---------- Data rows

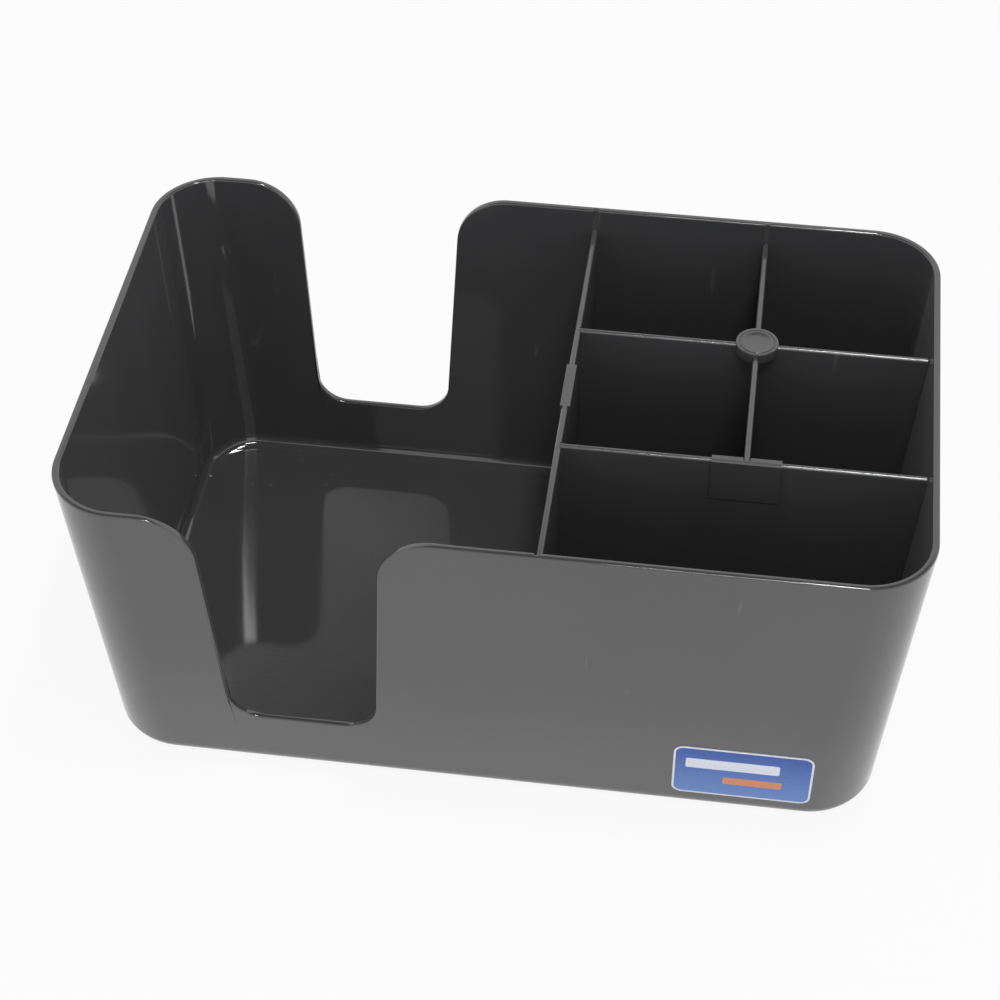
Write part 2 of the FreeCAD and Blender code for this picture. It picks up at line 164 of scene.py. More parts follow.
# Matt white paper, evenly lit: it shows and mirrors as near white, and still takes a soft shade.
FLOOR_REACH = 6.0
PAPER_GLOW = 0.9
floor_mesh = bpy.data.meshes.new("floor")
floor_corners = [(x * FLOOR_REACH, y * FLOOR_REACH, 0) for x, y in ((-1, -1), (1, -1), (1, 1), (-1, 1))]
floor_mesh.from_pydata(floor_corners, [], [(0, 1, 2, 3)])
floor = bpy.data.objects.new("floor", floor_mesh)
bpy.context.scene.collection.objects.link(floor)
paper, tree = new_material("white_paper_sweep")
rays = add_node(tree, "ShaderNodeLightPath")
seen = add_node(
    tree,
    "ShaderNodeMath",
    {"operation": "MAXIMUM"},
    {0: (rays, "Is Camera Ray"), 1: (rays, "Is Glossy Ray")},
)
share = add_node(tree, "ShaderNodeMath", {"operation": "MULTIPLY"}, {0: (seen, 0), 1: PAPER_GLOW})
matt = add_node(tree, "ShaderNodeBsdfDiffuse", inputs={"Color": linear("#f2f2f2")})
glow = add_node(tree, "ShaderNodeEmission", inputs={"Color": linear("#ffffff"), "Strength": 1.0})
mixed = add_node(tree, "ShaderNodeMixShader", inputs={0: (share, 0), 1: (matt, 0), 2: (glow, 0)})
add_node(tree, "ShaderNodeOutputMaterial", inputs={"Surface": (mixed, 0)})
floor_mesh.materials.append(paper)


# ---------------------------------------------------------------- tray
# One injection moulding in high-gloss black polystyrene. The mould is polished, so the walls mirror what is
# round them, a little wavy where the plastic shrank. Each column of faces in the mesh runs from the foot up
# to the rim or the edge of a thumb cut-out, over it, and down inside to the floor.

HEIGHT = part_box("caddy_tray")[1].z
HALF_LENGTH = 120.5 * MM
HALF_WIDTH = 76 * MM
END_LEAN = 7 * MM
SIDE_LEAN = 7.2 * MM
WALL = 2 * MM
FLOOR = 1.8 * MM
CORNER = 20 * MM
RIM_ROUND = 0.5 * MM
FOOT_ROUND = 6 * MM
FLOOR_ROUND = 4 * MM
CUT_X = 67.5 * MM - HALF_LENGTH  # the middle of both thumb cut-outs
CUT_FLOOR = 22.3 * MM
CUT_LOW = 42.6 * MM
CUT_HIGH = 51.6 * MM
CUT_CORNER = 10 * MM
CUT_FLARE = 16 * MM
GROOVE_WIDTH = 1.3 * MM
GROOVE_DEPTH = 0.6 * MM
GROOVE_SIDE = 0.03 * MM
GROOVE_FOOT = FLOOR + FLOOR_ROUND
GROOVE_STEP = 0.1 * MM
PLATE = 1.8 * MM  # the dividers' thickness
TONGUE = 0.5 * MM  # the rear divider's end, let into the main one

# Steps along a column: the foot's rounding, the outer face, each rounding of the rim, the inner face, the
# rounding of the floor. RIM_START and RIM_END are a column's first and last point on the rim.
FOOT_STEPS = 14
FACE_STEPS = 10
RIM_STEPS = 5
INNER_STEPS = 9
FLOOR_STEPS = 12
RIM_START = FOOT_STEPS + FACE_STEPS
RIM_END = RIM_START + 2 * RIM_STEPS + 2

# Steps from column to column: a cut-out's flare, side, corner and flat, the wall before and after it, a
# corner of the tray, an end wall.
FLARE_STEPS = 20
CUT_SIDE_STEPS = 8
CUT_CORNER_STEPS = 14
CUT_FLAT_STEPS = 6
BEFORE_CUT_STEPS = 4
AFTER_CUT_STEPS = 40
CORNER_STEPS = 24
END_STEPS = 16


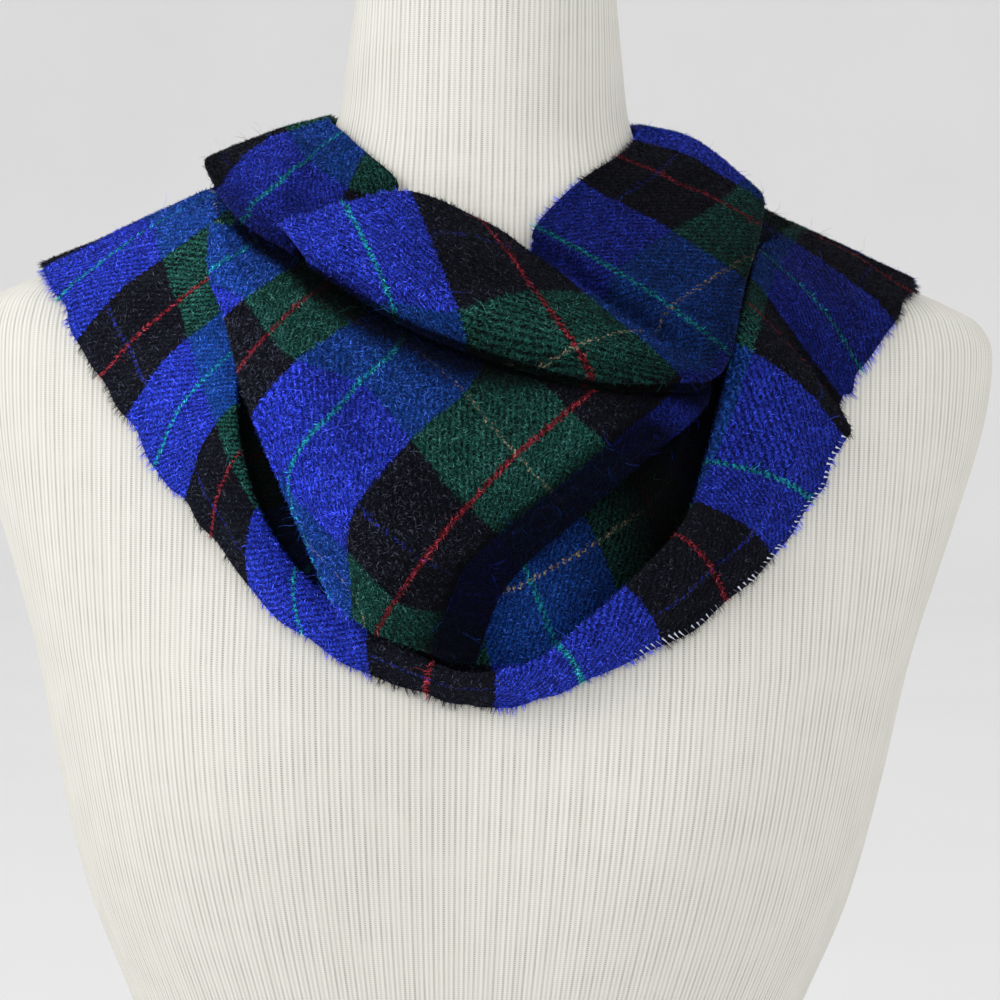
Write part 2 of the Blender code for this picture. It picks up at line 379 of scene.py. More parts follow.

--------------------

Task →
Extract the entries above verbatim.

Exercise result →
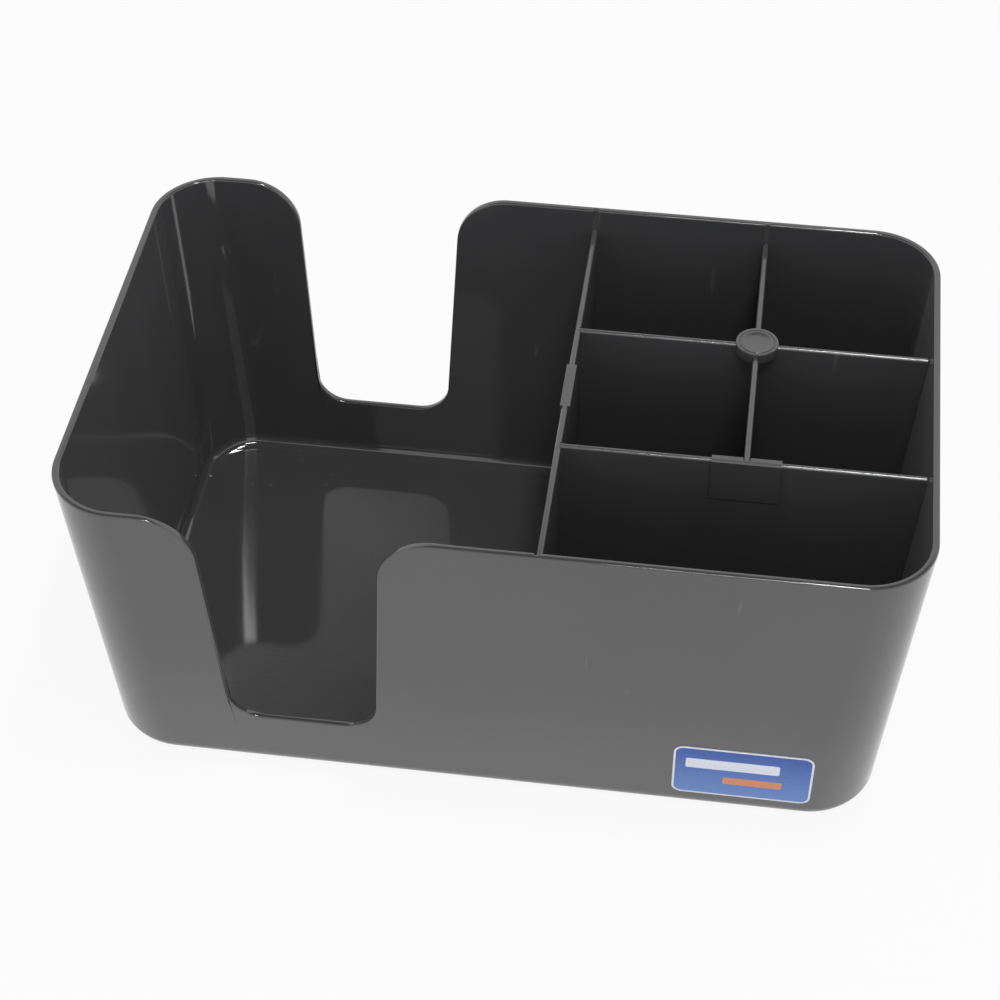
Write part 2 of the FreeCAD and Blender code for this picture. It picks up at line 164 of scene.py. More parts follow.
# Matt white paper, evenly lit: it shows and mirrors as near white, and still takes a soft shade.
FLOOR_REACH = 6.0
PAPER_GLOW = 0.9
floor_mesh = bpy.data.meshes.new("floor")
floor_corners = [(x * FLOOR_REACH, y * FLOOR_REACH, 0) for x, y in ((-1, -1), (1, -1), (1, 1), (-1, 1))]
floor_mesh.from_pydata(floor_corners, [], [(0, 1, 2, 3)])
floor = bpy.data.objects.new("floor", floor_mesh)
bpy.context.scene.collection.objects.link(floor)
paper, tree = new_material("white_paper_sweep")
rays = add_node(tree, "ShaderNodeLightPath")
seen = add_node(
    tree,
    "ShaderNodeMath",
    {"operation": "MAXIMUM"},
    {0: (rays, "Is Camera Ray"), 1: (rays, "Is Glossy Ray")},
)
share = add_node(tree, "ShaderNodeMath", {"operation": "MULTIPLY"}, {0: (seen, 0), 1: PAPER_GLOW})
matt = add_node(tree, "ShaderNodeBsdfDiffuse", inputs={"Color": linear("#f2f2f2")})
glow = add_node(tree, "ShaderNodeEmission", inputs={"Color": linear("#ffffff"), "Strength": 1.0})
mixed = add_node(tree, "ShaderNodeMixShader", inputs={0: (share, 0), 1: (matt, 0), 2: (glow, 0)})
add_node(tree, "ShaderNodeOutputMaterial", inputs={"Surface": (mixed, 0)})
floor_mesh.materials.append(paper)


# ---------------------------------------------------------------- tray
# One injection moulding in high-gloss black polystyrene. The mould is polished, so the walls mirror what is
# round them, a little wavy where the plastic shrank. Each column of faces in the mesh runs from the foot up
# to the rim or the edge of a thumb cut-out, over it, and down inside to the floor.

HEIGHT = part_box("caddy_tray")[1].z
HALF_LENGTH = 120.5 * MM
HALF_WIDTH = 76 * MM
END_LEAN = 7 * MM
SIDE_LEAN = 7.2 * MM
WALL = 2 * MM
FLOOR = 1.8 * MM
CORNER = 20 * MM
RIM_ROUND = 0.5 * MM
FOOT_ROUND = 6 * MM
FLOOR_ROUND = 4 * MM
CUT_X = 67.5 * MM - HALF_LENGTH  # the middle of both thumb cut-outs
CUT_FLOOR = 22.3 * MM
CUT_LOW = 42.6 * MM
CUT_HIGH = 51.6 * MM
CUT_CORNER = 10 * MM
CUT_FLARE = 16 * MM
GROOVE_WIDTH = 1.3 * MM
GROOVE_DEPTH = 0.6 * MM
GROOVE_SIDE = 0.03 * MM
GROOVE_FOOT = FLOOR + FLOOR_ROUND
GROOVE_STEP = 0.1 * MM
PLATE = 1.8 * MM  # the dividers' thickness
TONGUE = 0.5 * MM  # the rear divider's end, let into the main one

# Steps along a column: the foot's rounding, the outer face, each rounding of the rim, the inner face, the
# rounding of the floor. RIM_START and RIM_END are a column's first and last point on the rim.
FOOT_STEPS = 14
FACE_STEPS = 10
RIM_STEPS = 5
INNER_STEPS = 9
FLOOR_STEPS = 12
RIM_START = FOOT_STEPS + FACE_STEPS
RIM_END = RIM_START + 2 * RIM_STEPS + 2

# Steps from column to column: a cut-out's flare, side, corner and flat, the wall before and after it, a
# corner of the tray, an end wall.
FLARE_STEPS = 20
CUT_SIDE_STEPS = 8
CUT_CORNER_STEPS = 14
CUT_FLAT_STEPS = 6
BEFORE_CUT_STEPS = 4
AFTER_CUT_STEPS = 40
CORNER_STEPS = 24
END_STEPS = 16


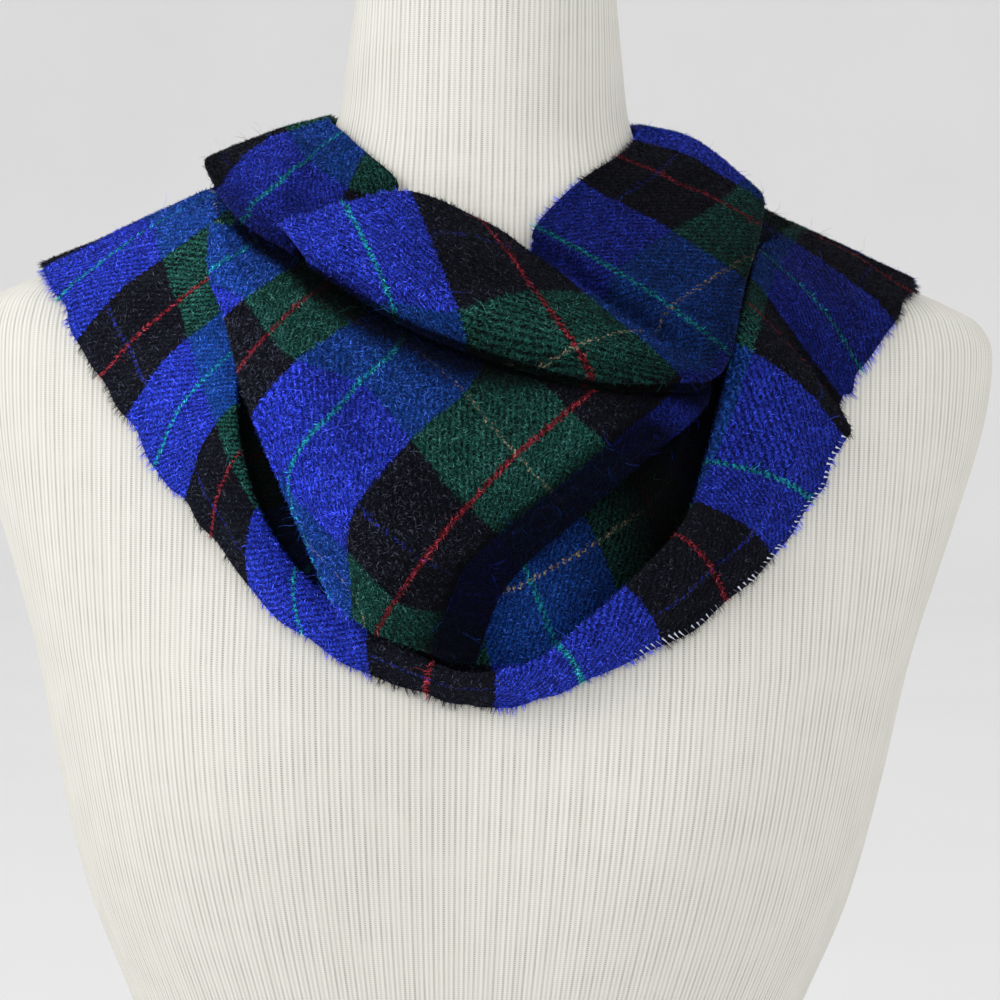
Write part 2 of the Blender code for this picture. It picks up at line 379 of scene.py. More parts follow.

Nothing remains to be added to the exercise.